===== Given material =====

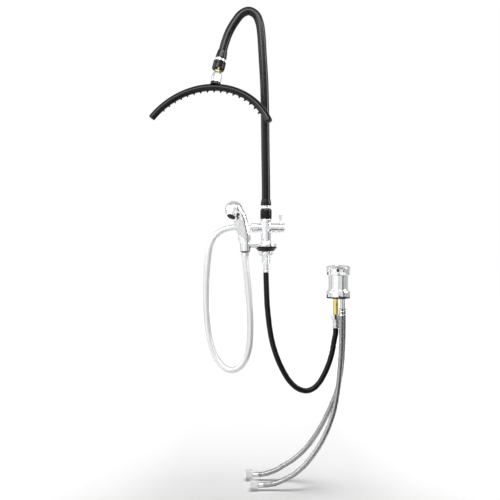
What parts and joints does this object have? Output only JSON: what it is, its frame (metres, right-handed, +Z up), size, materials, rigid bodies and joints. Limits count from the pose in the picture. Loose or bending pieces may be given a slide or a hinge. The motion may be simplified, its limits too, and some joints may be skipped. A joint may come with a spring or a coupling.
{
  "type": "salon rinse faucet set",
  "caption": "Deck-mounted rinse faucet set: diverter column with flexible gooseneck and arched spray bar, hand shower in a side holder, single-lever mixer, link and supply hoses.",
  "frame": {"origin": "centre of the column's deck hole, on the underside of its cone gasket", "axes": "+Z up along the column; +X towards the mixer and the diverter lever; -Y to the front, where the hand shower and the mixer lever face"},
  "size_m": [0.4641, 0.1388, 1.0998],
  "materials": {
    "chrome": "polished",
    "brass": "machined",
    "steel": "drawn",
    "braid": "woven wire",
    "black_rubber": "satin",
    "black_plastic": "semi-gloss",
    "grey_plastic": "soft matte",
    "white_plastic": "moulded",
    "plated_plastic": "chrome plated",
    "silver_hose": "smooth with a fine silver weave",
    "indicator": "gloss"
  },
  "bodies": {
    "root": {"column_body": "chrome", "cone_gasket": "black_rubber", "lock_nut": "chrome", "threaded_shank": "chrome", "link_top_connector": "chrome", "diverter_cartridge": "brass", "outlet_washer": "black_rubber", "outlet_nut": "chrome", "shower_holder": "chrome", "holder_liner": "black_plastic", "hand_hose": "silver_hose", "mixer_body": "chrome", "mixer_gasket": "black_rubber", "mixer_cartridge": "white_plastic", "retaining_ring": "brass", "outlet_pipe": "brass", "link_nut": "chrome", "link_ferrule": "steel", "link_hose": "black_rubber", "supply_tail_front": "steel", "supply_hose_front": "braid", "supply_ferrule_front": "steel", "supply_tail_back": "steel", "supply_hose_back": "braid", "supply_ferrule_back": "steel"},
    "diverter": {"diverter_spindle": "steel", "diverter_knob": "chrome", "diverter_lever": "chrome"},
    "gooseneck": {"swivel_ferrule": "black_plastic", "swivel_ring": "chrome", "lower_cuff": "black_rubber", "gooseneck_hose": "black_rubber", "gooseneck_core": "steel", "upper_cuff": "black_rubber", "upper_ring": "chrome", "ball_socket": "black_plastic", "ball_seal": "black_rubber"},
    "ball_joint": {"ball_stem": "brass"},
    "spray_arc": {"bell_connector": "chrome", "arc_saddle": "black_plastic", "arc_tube": "black_plastic", "nozzle_strip": "black_rubber", "arc_cap_left": "black_plastic", "arc_cap_right": "black_plastic"},
    "hand_shower": {"shower_body": "plated_plastic", "grip_panel": "grey_plastic", "spray_face": "black_plastic", "shower_seal": "black_rubber", "shower_nut": "chrome"},
    "mixer_carrier": {"cartridge_carrier": "white_plastic"},
    "mixer_handle": {"mixer_handle": "chrome", "indicator_dot": "indicator", "cartridge_stem": "brass"},
    "supply_nut_front": {"supply_nut_front": "chrome"},
    "supply_nut_back": {"supply_nut_back": "chrome"}
  },
  "joints": [
    {"name": "gooseneck_swivel", "type": "hinge", "parent": "root", "child": "gooseneck", "pos_m": [0, 0, 0.08], "axis": [0, 0, 1], "continuous": true},
    {"name": "arc_tilt", "type": "hinge", "parent": "gooseneck", "child": "ball_joint", "pos_m": [-0.1095, 0, 0.4213], "axis": [-1, 0, 0], "range_deg": [-18, 9]},
    {"name": "arc_spin", "type": "hinge", "parent": "ball_joint", "child": "spray_arc", "pos_m": [-0.1095, 0, 0.4213], "axis": [-0.1569, -0.2389, -0.9583], "range_deg": [0, 118]},
    {"name": "diverter_turn", "type": "hinge", "parent": "root", "child": "diverter", "pos_m": [0.035, 0, 0.0536], "axis": [1, 0, 0], "range_deg": [-90, 90]},
    {"name": "shower_lift", "type": "slide", "parent": "root", "child": "hand_shower", "axis": [0, 0, 1], "range_m": [0, 0.05]},
    {"name": "mixer_turn", "type": "hinge", "parent": "root", "child": "mixer_carrier", "pos_m": [0.1663, 0, -0.052], "axis": [0, 0, 1], "range_deg": [-45, 45]},
    {"name": "mixer_lift", "type": "hinge", "parent": "mixer_carrier", "child": "mixer_handle", "pos_m": [0.1663, 0, -0.052], "axis": [-0.9877, 0.1564, 0], "range_deg": [0, 16]},
    {"name": "front_nut_spin", "type": "hinge", "parent": "root", "child": "supply_nut_front", "pos_m": [-0.0065, -0.025, -0.5285], "axis": [-0.9993, 0, -0.0379], "continuous": true},
    {"name": "back_nut_spin", "type": "hinge", "parent": "root", "child": "supply_nut_back", "pos_m": [-0.0175, 0.046, -0.528], "axis": [-0.9989, 0, -0.0469], "continuous": true}
  ]
}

=====

→ **Work to complete**:
All of the material must be reproduced exactly.

→ **The response**:
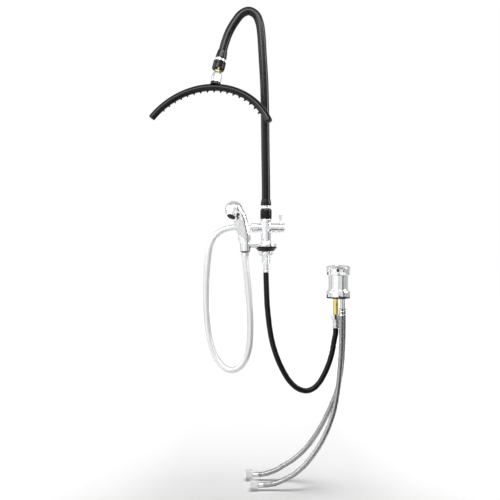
What parts and joints does this object have? Output only JSON: what it is, its frame (metres, right-handed, +Z up), size, materials, rigid bodies and joints. Limits count from the pose in the picture. Loose or bending pieces may be given a slide or a hinge. The motion may be simplified, its limits too, and some joints may be skipped. A joint may come with a spring or a coupling.
{
  "type": "salon rinse faucet set",
  "caption": "Deck-mounted rinse faucet set: diverter column with flexible gooseneck and arched spray bar, hand shower in a side holder, single-lever mixer, link and supply hoses.",
  "frame": {"origin": "centre of the column's deck hole, on the underside of its cone gasket", "axes": "+Z up along the column; +X towards the mixer and the diverter lever; -Y to the front, where the hand shower and the mixer lever face"},
  "size_m": [0.4641, 0.1388, 1.0998],
  "materials": {
    "chrome": "polished",
    "brass": "machined",
    "steel": "drawn",
    "braid": "woven wire",
    "black_rubber": "satin",
    "black_plastic": "semi-gloss",
    "grey_plastic": "soft matte",
    "white_plastic": "moulded",
    "plated_plastic": "chrome plated",
    "silver_hose": "smooth with a fine silver weave",
    "indicator": "gloss"
  },
  "bodies": {
    "root": {"column_body": "chrome", "cone_gasket": "black_rubber", "lock_nut": "chrome", "threaded_shank": "chrome", "link_top_connector": "chrome", "diverter_cartridge": "brass", "outlet_washer": "black_rubber", "outlet_nut": "chrome", "shower_holder": "chrome", "holder_liner": "black_plastic", "hand_hose": "silver_hose", "mixer_body": "chrome", "mixer_gasket": "black_rubber", "mixer_cartridge": "white_plastic", "retaining_ring": "brass", "outlet_pipe": "brass", "link_nut": "chrome", "link_ferrule": "steel", "link_hose": "black_rubber", "supply_tail_front": "steel", "supply_hose_front": "braid", "supply_ferrule_front": "steel", "supply_tail_back": "steel", "supply_hose_back": "braid", "supply_ferrule_back": "steel"},
    "diverter": {"diverter_spindle": "steel", "diverter_knob": "chrome", "diverter_lever": "chrome"},
    "gooseneck": {"swivel_ferrule": "black_plastic", "swivel_ring": "chrome", "lower_cuff": "black_rubber", "gooseneck_hose": "black_rubber", "gooseneck_core": "steel", "upper_cuff": "black_rubber", "upper_ring": "chrome", "ball_socket": "black_plastic", "ball_seal": "black_rubber"},
    "ball_joint": {"ball_stem": "brass"},
    "spray_arc": {"bell_connector": "chrome", "arc_saddle": "black_plastic", "arc_tube": "black_plastic", "nozzle_strip": "black_rubber", "arc_cap_left": "black_plastic", "arc_cap_right": "black_plastic"},
    "hand_shower": {"shower_body": "plated_plastic", "grip_panel": "grey_plastic", "spray_face": "black_plastic", "shower_seal": "black_rubber", "shower_nut": "chrome"},
    "mixer_carrier": {"cartridge_carrier": "white_plastic"},
    "mixer_handle": {"mixer_handle": "chrome", "indicator_dot": "indicator", "cartridge_stem": "brass"},
    "supply_nut_front": {"supply_nut_front": "chrome"},
    "supply_nut_back": {"supply_nut_back": "chrome"}
  },
  "joints": [
    {"name": "gooseneck_swivel", "type": "hinge", "parent": "root", "child": "gooseneck", "pos_m": [0, 0, 0.08], "axis": [0, 0, 1], "continuous": true},
    {"name": "arc_tilt", "type": "hinge", "parent": "gooseneck", "child": "ball_joint", "pos_m": [-0.1095, 0, 0.4213], "axis": [-1, 0, 0], "range_deg": [-18, 9]},
    {"name": "arc_spin", "type": "hinge", "parent": "ball_joint", "child": "spray_arc", "pos_m": [-0.1095, 0, 0.4213], "axis": [-0.1569, -0.2389, -0.9583], "range_deg": [0, 118]},
    {"name": "diverter_turn", "type": "hinge", "parent": "root", "child": "diverter", "pos_m": [0.035, 0, 0.0536], "axis": [1, 0, 0], "range_deg": [-90, 90]},
    {"name": "shower_lift", "type": "slide", "parent": "root", "child": "hand_shower", "axis": [0, 0, 1], "range_m": [0, 0.05]},
    {"name": "mixer_turn", "type": "hinge", "parent": "root", "child": "mixer_carrier", "pos_m": [0.1663, 0, -0.052], "axis": [0, 0, 1], "range_deg": [-45, 45]},
    {"name": "mixer_lift", "type": "hinge", "parent": "mixer_carrier", "child": "mixer_handle", "pos_m": [0.1663, 0, -0.052], "axis": [-0.9877, 0.1564, 0], "range_deg": [0, 16]},
    {"name": "front_nut_spin", "type": "hinge", "parent": "root", "child": "supply_nut_front", "pos_m": [-0.0065, -0.025, -0.5285], "axis": [-0.9993, 0, -0.0379], "continuous": true},
    {"name": "back_nut_spin", "type": "hinge", "parent": "root", "child": "supply_nut_back", "pos_m": [-0.0175, 0.046, -0.528], "axis": [-0.9989, 0, -0.0469], "continuous": true}
  ]
}